Rather, ACUS believes that personal conflicts of interest and protection of non-public information are two areas for which greater measures to prevent misconduct are particularly appropriate, and it therefore recommends targeted measures designed to address those risks. The resolution would serve as a floor upon which agencies could build and would not be intended to deter adoption of a more expansive ethics regime, either individually or through the FAR Council, to the extent the agencies find it appropriate.

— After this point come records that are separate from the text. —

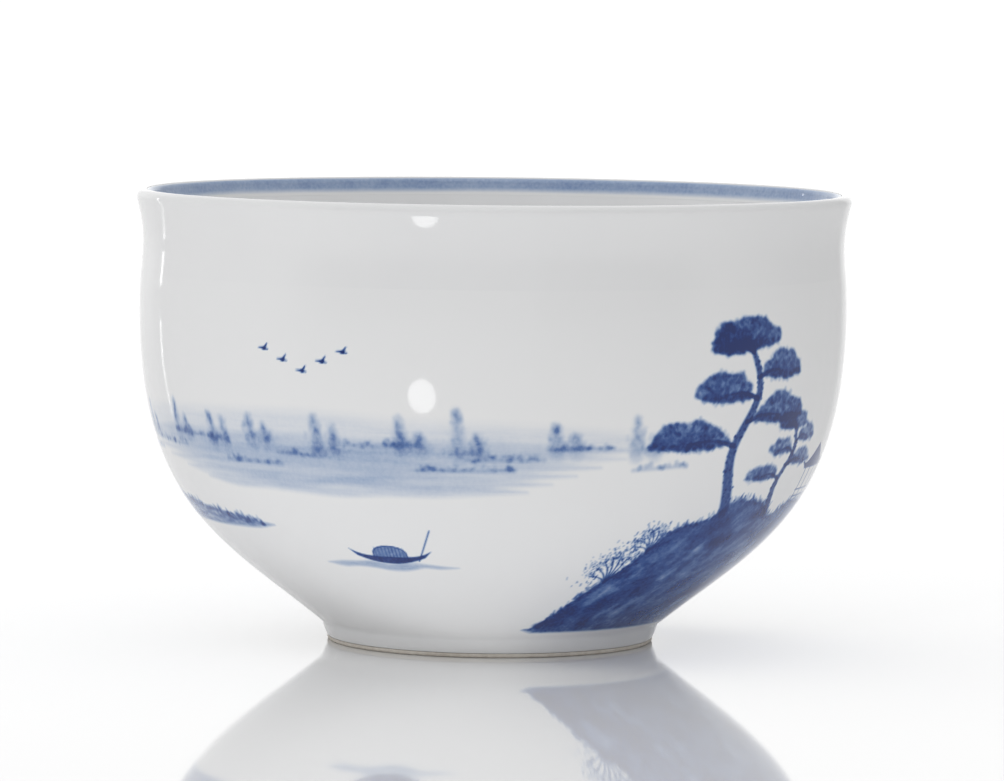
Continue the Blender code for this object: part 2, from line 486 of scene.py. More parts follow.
def near_bank(painting):
    """A low grassy bank that runs in from the left and tapers off into the water."""
    along = np.linspace(0, 1, 13)
    turns = BANK_LEFT + (BANK_RIGHT - BANK_LEFT) * along
    upper = BANK_HEIGHT - 2.4 * along**1.4
    lower = upper - BANK_THICKNESS * (1 - along) ** 0.6
    outline = np.concatenate([np.column_stack([turns, upper]), np.column_stack([turns, lower])[::-1]])

    def grain(across, up):
        return 0.30 + 0.60 * streaks(across, up, 6.0, 0.6, -4, 31) + 0.40 * mottle(across, up, 1.6, 33)

    painting.wash(outline, 0.52, 0.30, grain)
    rng = np.random.default_rng(32)
    for _ in range(170):
        place = rng.uniform(0, 0.95)
        turn = np.interp(place, along, turns)
        level = np.interp(place, along, upper) + rng.normal(-0.1, 0.2)
        tip = (turn + rng.normal(0, 0.35), level + rng.uniform(0.0, 0.5))
        painting.stroke([(turn, level), tip], rng.uniform(0.25, 0.6), rng.uniform(0.08, 0.40), 0.24, 0.2)
    for _ in range(90):
        place = rng.uniform(0, 0.85)
        turn = np.interp(place, along, turns)
        low, high = np.interp(place, along, lower), np.interp(place, along, upper)
        level = rng.uniform(low + 0.3, high)
        wide = rng.uniform(0.5, 1.6)
        painting.stroke([(turn - wide, level), (turn + wide, level)], 0.3, rng.uniform(0.08, 0.32), 0.20)


def rock_top(turn):
    """The rock's upper edge, by degrees round: a shoulder, an uneven top and a long tail."""
    shape = smooth((turn - ROCK_LEFT) / 34) * smooth((ROCK_RIGHT - turn) / 56)
    bumps = noise(turn / 7.0, turn * 0.0, 1.0, 80) - 0.5
    return ROCK_FOOT + (ROCK_TOP - ROCK_FOOT + 2.6 * bumps) * shape


def bird(painting, turn, height, size):
    """Two raised wings and a body, in three flicks of the brush."""
    middle = (turn, height)
    painting.stroke(
        [(turn - 1.5 * size, height + 0.10 * size), middle], 0.10, 0.75, 0.10, 0.42 * size
    )
    painting.stroke(
        [middle, (turn + 0.7 * size, height + 0.75 * size)], 0.46 * size, 0.85, 0.10, 0.10
    )
    painting.stroke(
        [(turn - 0.4 * size, height), (turn + 0.9 * size, height - 0.12 * size)],
        0.36 * size, 0.85, 0.10, 0.12,
    )


def boat(painting, turn, height, length):
    """A river boat: a long hull with raised ends, an arched mat cabin and a slanting pole."""
    haze(painting, turn - 0.9 * length, turn + 0.8 * length, height - 1.1, 0.9, 0.30, 41)
    along = np.linspace(-1, 1, 15)
    deck = np.column_stack([turn + along * length / 2, height + 0.75 * along**4])
    keel = np.column_stack([turn + along * length * 0.42, height - 0.8 * (1 - along**2)])
    painting.wash(np.concatenate([deck, keel[::-1]]), 0.88, 0.12)
    angles = np.linspace(0, math.pi, 11)
    arch = np.column_stack(
        [turn + 0.21 * length * np.cos(angles), height + 1.25 * np.sin(angles) ** 0.7]
    )
    painting.wash(arch, 0.48, 0.13)
    painting.stroke(arch, 0.15, 0.72, 0.09)
    for step in np.linspace(-0.17, 0.17, 9):
        middle = turn + step * length
        painting.stroke([(middle, height), (middle, height + 1.05)], 0.10, 0.42, 0.08)
    pole = [(turn + 0.34 * length, height - 0.4), (turn + 0.52 * length, height + 3.2)]
    painting.stroke(pole, 0.14, 0.7, 0.1)


def pine_pad(painting, turn, height, half_width, thickness, ink, seed):
    """A flat cloud of pine needles: a bumpy dome, a mottled wash, dabs and short rays."""
    rng = np.random.default_rng(seed)
    angles = np.linspace(0, 2 * math.pi, 18, endpoint=False)
    bumps = rng.uniform(0.88, 1.12, len(angles))
    rise = np.where(np.sin(angles) > 0, thickness, 0.30 * thickness) * np.sin(angles)
    dome = np.column_stack([turn + half_width * np.cos(angles) * bumps, height + rise * bumps])
    outline = closed_curve(dome, 4)

    def grain(across, up):
        return 0.55 + 0.75 * mottle(across, up, 1.2, seed)

    painting.wash(outline, ink * 0.92, 0.26, grain)
    root = np.array((turn, height))
    for _ in range(int(26 * half_width * thickness)):
        rim = outline[rng.integers(len(outline))]
        depth = math.sqrt(rng.random())
        tip = root + (rim - root) * depth + rng.normal(0, 1, 2) * (0.22, 0.14)
        strength = ink * rng.uniform(0.08, 0.50) * (1.15 - 0.30 * depth)
        painting.stroke([tip], rng.uniform(0.25, 0.60), strength, 0.24)
        if rng.random() > 0.45:
            continue
        away = rim - root
        away = away / max(math.hypot(away[0] * ROUND, away[1]), 0.3) + rng.normal(0, 0.45, 2)
        start = tip - away * rng.uniform(0.20, 0.50)
        strength = ink * rng.uniform(0.15, 0.50) * (1.10 - 0.30 * depth)
        painting.stroke([start, tip], rng.uniform(0.14, 0.24), strength, 0.13, 0.12)


def trunk(painting, line, width, end_width, seed):
    """A rough dark trunk: a soft core, an uneven edge and dots of bark."""
    rng = np.random.default_rng(seed)
    painting.stroke(line, width, 0.70, 0.24, end_width)
    widths = np.linspace(width, end_width, len(line))
    for _ in range(5 * len(line)):
        k = rng.integers(len(line))
        side = rng.choice((-1, 1)) * widths[k] * rng.uniform(0.15, 0.62)
        spot = line[k] + (side / ROUND, rng.normal(0, 0.25))
        painting.stroke([spot], rng.uniform(0.14, 0.32), rng.uniform(0.3, 0.75), 0.1)


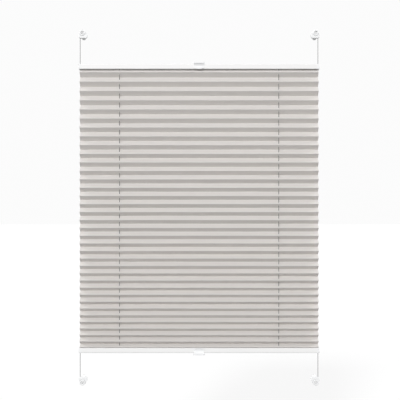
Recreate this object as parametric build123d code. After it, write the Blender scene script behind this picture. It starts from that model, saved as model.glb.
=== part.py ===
from build123d import *
import math
import os

# Pleated blind held by tensioned cords: two movable rails, one folded fabric between them,
# and four tension shoes screwed to the face of a window sash. Millimetres.
# X is the width, +Y points at the window and +Z up. The origin is the centre of the four
# shoe screws, on the sash face (Y = 0); everything lies on the room side of it, at Y < 0.

# ---- overall sizes -------------------------------------------------------------------------
overall_width = 600.0        # outer faces of the end caps
overall_height = 889.0       # outer end of an upper shoe to outer end of a lower shoe
upper_rail_drop = 99.5       # outer end of an upper shoe to the upper rail's fabric side
lower_rail_rise = 94.5       # outer end of a lower shoe to the lower rail's fabric side

# ---- rail section --------------------------------------------------------------------------
rail_depth = 20.0
rail_height = 12.5
rail_wall = 1.2
rail_web = 0.8               # floor between the fabric channel and the cord chamber
rail_corner = 2.0
slot_width = 10.0            # opening that the fabric passes through
channel_height = 3.0         # channel that holds the fabric strip
channel_lip = 2.0            # how far the channel reaches behind each lip
sash_gap = 1.5               # back of a rail to the sash face

# ---- end caps ------------------------------------------------------------------------------
cap_length = 7.0
cap_wall = 1.0               # closed end, past the end of the fabric
cap_plug_length = 9.0
fit_gap = 0.15               # clearance of a plug, a bar or a block in the rail

# ---- cords ---------------------------------------------------------------------------------
cord_diameter = 1.2
cord_play = 0.6              # a cord in every bore that it runs through
cord_gap = 0.6               # between the two cords where they cross inside the rails
cord_forward = 0.9           # mid depth of the rail to the mid depth between the two cords
cord_inset = 3.0             # end of the rail to the vertical cord beside it
cord_turn = 3.0              # radius of a cord where it turns into or out of a rail
knot_rim = 0.7               # how far a knot stands out round its cord
knot_length = 2.4
fabric_cord_inset = 101.0    # end of the rail to the cord in the fabric

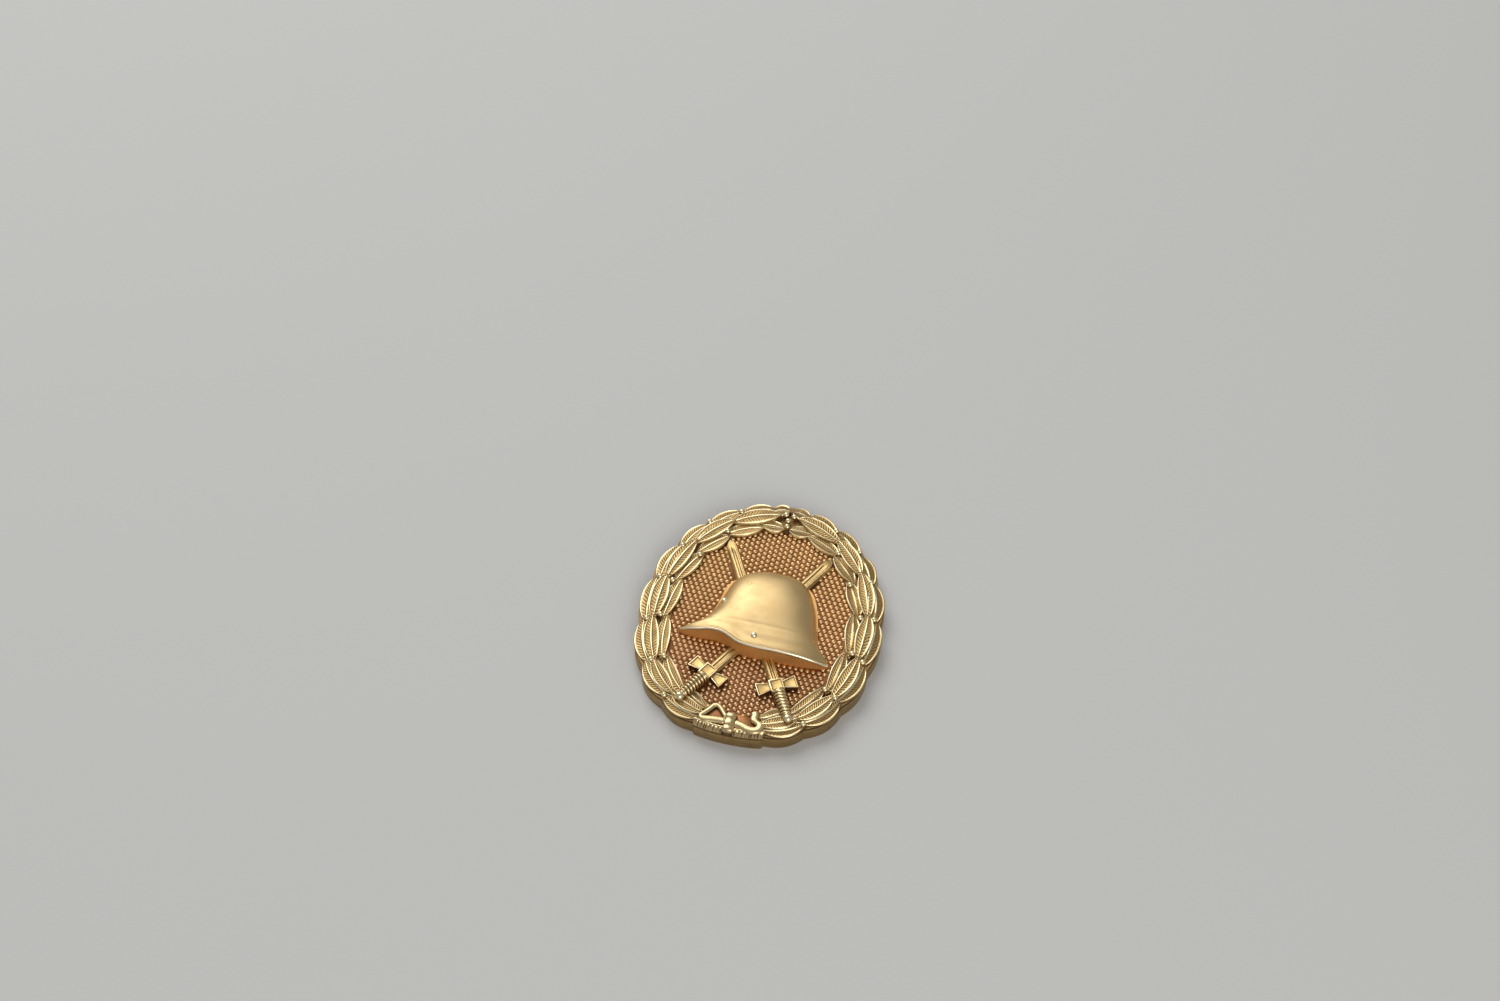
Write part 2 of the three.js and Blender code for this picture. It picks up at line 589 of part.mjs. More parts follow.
function ventLug(x, y) {
  const rise = helmetHeightAt(x, y) - LUG_SINK * LUG_RADIUS;
  return solidOf(new THREE.SphereGeometry(LUG_RADIUS, 10, 6).translate(x, y, FIELD_Z + rise));
}

function helmet() {
  const slot = (side) => {
    const half = BLADE_HALF_WIDTH + SEAT_GAP;
    const strip = block(-half, half, -GUARD_REACH, TIP_REACH, -OVERCUT, BLADE_HEIGHT + SEAT_GAP);
    return solidOf(onSword(strip, side));
  };
  const outside = helmetBody(0, 0).add(ventLug(...SIDE_LUG)).add(ventLug(...BROW_LUG));
  const inside = helmetBody(HELMET_WALL, HELMET_WALL);
  return outside.subtract(inside).subtract(slot(-1)).subtract(slot(1));
}

// Folded sheet: a strip on the field, two ears for the rivet, and a wall behind that stops the needle
function hingeBracket() {
  const inside = EYE_WIDTH / 2 + SIDE_GAP;
  const outside = inside + BRACKET_SHEET;
  const top = HOLLOW_TOP - PIN_AXIS_Z;
  const base = block(-outside, outside, -BRACKET_HALF_LENGTH, BRACKET_HALF_LENGTH, top - BRACKET_SHEET, top);
  const wall = block(-outside, outside, STOP_REACH, STOP_REACH + BRACKET_SHEET, -STOP_DROP, top);
  const ear = (side) => {
    const [low, high] = [Math.min(side * inside, side * outside), Math.max(side * inside, side * outside)];
    const round = crossRod(EAR_RADIUS, BRACKET_SHEET).translate((low + high) / 2, 0, 0);
    const upright = block(low, high, -EAR_RADIUS, STOP_REACH + BRACKET_SHEET / 2, 0, top);
    return solidOf(round).add(solidOf(upright));
  };
  const hole = solidOf(crossRod(RIVET_RADIUS + RUNNING_GAP, 3 * outside));
  return joined([solidOf(base), solidOf(wall), ear(-1), ear(1)]).subtract(hole);
}

function hingeRivet() {
  const outside = EYE_WIDTH / 2 + SIDE_GAP + BRACKET_SHEET;
  const shank = solidOf(crossRod(RIVET_RADIUS, 2 * (outside + RIVET_HEAD / 2)));
  const head = (side) => {
    const middle = side * (outside + RIVET_HEAD / 2);
    return solidOf(crossRod(RIVET_HEAD_RADIUS, RIVET_HEAD).translate(middle, 0, 0));
  };
  return joined([shank, head(-1), head(1)]);
}

// Round wire, tapered to a point past the catch, with a drilled eye round the rivet
function needle() {
  const toCatch = HINGE_Y - CATCH_Y;
  const profile = [[0, 0], [NEEDLE_RADIUS, 0], [NEEDLE_RADIUS, -toCatch / 2], [NEEDLE_CATCH_RADIUS, -toCatch + 2],
    [NEEDLE_CATCH_RADIUS * 0.8, -toCatch], [NEEDLE_POINT, -toCatch - NEEDLE_OVERHANG],
    [0, -toCatch - NEEDLE_OVERHANG]];
  const wire = new THREE.LatheGeometry(profile.map(([r, y]) => new THREE.Vector2(r, y)).reverse(), 12);
  const eye = solidOf(crossRod(EYE_RADIUS, EYE_WIDTH, 24));
  const hole = solidOf(crossRod(RIVET_RADIUS + RUNNING_GAP, 2 * EYE_WIDTH));
  return solidOf(wire).add(eye).subtract(hole);
}

function catchPlate() {
  const disc = new THREE.CylinderGeometry(CATCH_PLATE_RADIUS, CATCH_PLATE_RADIUS, CATCH_PLATE_SHEET, 28);
  return solidOf(disc.rotateX(Math.PI / 2).translate(0, 0, HOLLOW_TOP - CATCH_PLATE_SHEET / 2));
}

// Strip bent round one side of the needle, with a foot on the plate
function catchHook() {
  const inner = NEEDLE_CATCH_RADIUS + SIDE_GAP;
  const outer = inner + HOOK_SHEET;
  const foot = HOLLOW_TOP - CATCH_PLATE_SHEET - PIN_AXIS_Z;
  const shape = new THREE.Shape();
  shape.moveTo(outer + 0.3, inner);
  shape.lineTo(outer + 0.3, foot);
  shape.lineTo(-outer * 0.6, foot);
  shape.absarc(0, 0, outer, radians(125), radians(HOOK_END), false);
  shape.absarc(0, 0, inner, radians(HOOK_END), radians(90), true);
  const strip = new THREE.ExtrudeGeometry(shape, { depth: HOOK_WIDTH, bevelEnabled: false, curveSegments: 8 });
  return solidOf(strip.translate(0, 0, -HOOK_WIDTH / 2).rotateX(Math.PI / 2));
}

const FINISHES = {
  field: { color: 0xb27c4c, roughness: 0.45, metalness: 1 },
  gold: { color: 0xc9af74, roughness: 0.35, metalness: 1 },
  steel: { color: 0xb9ab8c, roughness: 0.4, metalness: 1 },
};

function piece(name, solid, finish) {
  const geometry = geometryOf(solid);
  geometry.computeVertexNormals();
  const mesh = new THREE.Mesh(geometry, new THREE.MeshStandardMaterial(FINISHES[finish]));
  mesh.name = name;
  return mesh;
}

// A group on the sword's frame, which holds that sword
function placedSword(name, side) {
  const frame = new THREE.Group();
  frame.position.set(0, CROSSING_Y, FIELD_Z);
  frame.rotation.z = radians(side * SWORD_ANGLE);
  frame.add(piece(name, sword(side), 'gold'));
  return frame;
}

// The hinge's pieces share a frame whose origin is on the hinge axis
function hinge() {
  const frame = new THREE.Group();
  frame.position.set(0, HINGE_Y, PIN_AXIS_Z);
  frame.add(piece('hinge_bracket', hingeBracket(), 'gold'));
  frame.add(piece('hinge_rivet', hingeRivet(), 'steel'));
  frame.add(piece('needle', needle(), 'steel'));
  return frame;
}

function pinCatch() {
  const frame = new THREE.Group();
  frame.position.set(0, CATCH_Y, 0);
  const hook = piece('catch_hook', catchHook(), 'gold');
  hook.position.z = PIN_AXIS_Z;
  frame.add(piece('catch_plate', catchPlate(), 'gold'), hook);
  return frame;
}

const badge = new THREE.Group();
badge.add(piece('shell', shell(), 'field'));
badge.add(piece('wreath', wreath(), 'gold'));
badge.add(piece('ribbon_bow', ribbonBow(), 'gold'));
badge.add(placedSword('sword_left', -1));
badge.add(placedSword('sword_right', 1));
badge.add(piece('helmet', helmet(), 'gold'));
badge.add(hinge());
badge.add(pinCatch());

export default badge;
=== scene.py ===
"""Pin-back badge of gilt brass: the looks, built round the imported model.

Pieces are modelled in millimetres and brought to metres at the end, each in the badge's frame:
the front looks up, the rim of the base lies on z = 0, and +Y points to the top of the wreath.
"""

import math
from math import cos, pi, radians, sin, tau

import bmesh
import bpy
from mathutils import Euler, Matrix, Vector
from mathutils.kdtree import KDTree


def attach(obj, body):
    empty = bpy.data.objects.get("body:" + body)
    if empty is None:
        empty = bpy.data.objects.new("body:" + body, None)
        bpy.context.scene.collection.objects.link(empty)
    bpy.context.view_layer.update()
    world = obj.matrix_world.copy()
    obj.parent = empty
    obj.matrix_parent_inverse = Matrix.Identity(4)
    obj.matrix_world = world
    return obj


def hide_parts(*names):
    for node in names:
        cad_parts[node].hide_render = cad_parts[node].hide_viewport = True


bl_info = {
    "name": "Pin-back badge",
    "version": (1, 0, 0),
    "blender": (4, 5, 0),
    "location": "View3D > Sidebar > Badge",
    "description": "Dresses the badge's frame with leaves, bow, swords, helmet, grains and pin",
    "category": "Add Mesh",
}

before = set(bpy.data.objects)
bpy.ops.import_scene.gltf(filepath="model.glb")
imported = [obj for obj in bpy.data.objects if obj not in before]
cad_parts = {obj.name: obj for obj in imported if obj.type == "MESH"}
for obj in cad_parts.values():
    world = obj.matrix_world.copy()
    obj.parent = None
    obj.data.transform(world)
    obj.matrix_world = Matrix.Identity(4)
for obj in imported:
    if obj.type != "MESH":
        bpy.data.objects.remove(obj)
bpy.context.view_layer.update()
MM = 0.001

# Sizes that the frame fixes, in millimetres, as in the part's own source
FIELD_Z = 2.3
HOLLOW_TOP = 1.9
RIM_WIDTH = 0.8
OVAL_HALF_WIDTH = 18.25
OVAL_HALF_HEIGHT = 21.5
LEAF_SWELL = 0.5
FOOT_FULLNESS = 2.3
BAND_WIDTH = 5.3
FOOT_BAND_WIDTH = 4.3
BAND_THICKNESS = 0.25
BOW_HALF_WIDTH = 5.1
FOOT_Y = -22.0
BOW_SHARE = BOW_HALF_WIDTH / (OVAL_HALF_WIDTH + LEAF_SWELL)
BOW_ANGLE = math.degrees(math.asin(BOW_SHARE ** (FOOT_FULLNESS / 2)))

# Rows of leaves from the inside out: degrees from the foot where each leaf ends, where the base,
# middle and tip of a leaf lie out from the plain oval, half its width, the height of its edges
# above the field, and its slope per millimetre
LEAF_ROWS = (
    ((27, 55.5, 80, 101.5, 123, 142, 164, 177.5), (-3.55, -4.0, -4.35), 1.25, 0.6, -0.11),
    ((32, 55, 79.7, 100.5, 125.5, 148.5, 174), (-2.15, -2.15, -2.05), 1.36, 0.98, 0.0),
    ((34, 56, 78, 98, 118, 135, 153.5, 170, 178.5), (-1.3, -0.75, -0.8), 1.36, 0.62, -0.24),
)
OUTER_ENDS = (BOW_ANGLE, *LEAF_ROWS[2][0][:-1], 180)
LEAF_LAP = 1.3
LEAF_LIFT = 0.1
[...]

The Section wholeheartedly concurs with ACUS on these points and joins its recommendations. However, it goes beyond the ACUS recommendation in one specific regard, involving agency use of contractors to organize and manage scientific and technical advisory committees. As explained below, that practice has the effect – whether intended or not – of exempting such a committee from the federal ethics laws and rules that would apply if the agency were to establish the committee itself, and instead subjecting the committee’s operations to less comprehensive and more uncertain ethical requirements.

V. “High Risk” Contracts

A. PCI-Risk Contracts

In preparing its Recommendation, ACUS identified those types of activities most likely to create risks of personal conflicts of interest, situations in which a contractor employee may have some interest that may bias his or her judgment. Having considered the ACUS Recommendation, the Section adopts its findings in this area in their entirety.

ACUS determined, in part, that several statutes and regulations prohibit contractors from performing “inherently governmental functions,” which are defined as functions “so intimately related to the public interest” as to require performance by government employees.[30] Moreover, it noted that the FAR also contains a list of activities that “approach” being classified as “inherently governmental functions.”[31]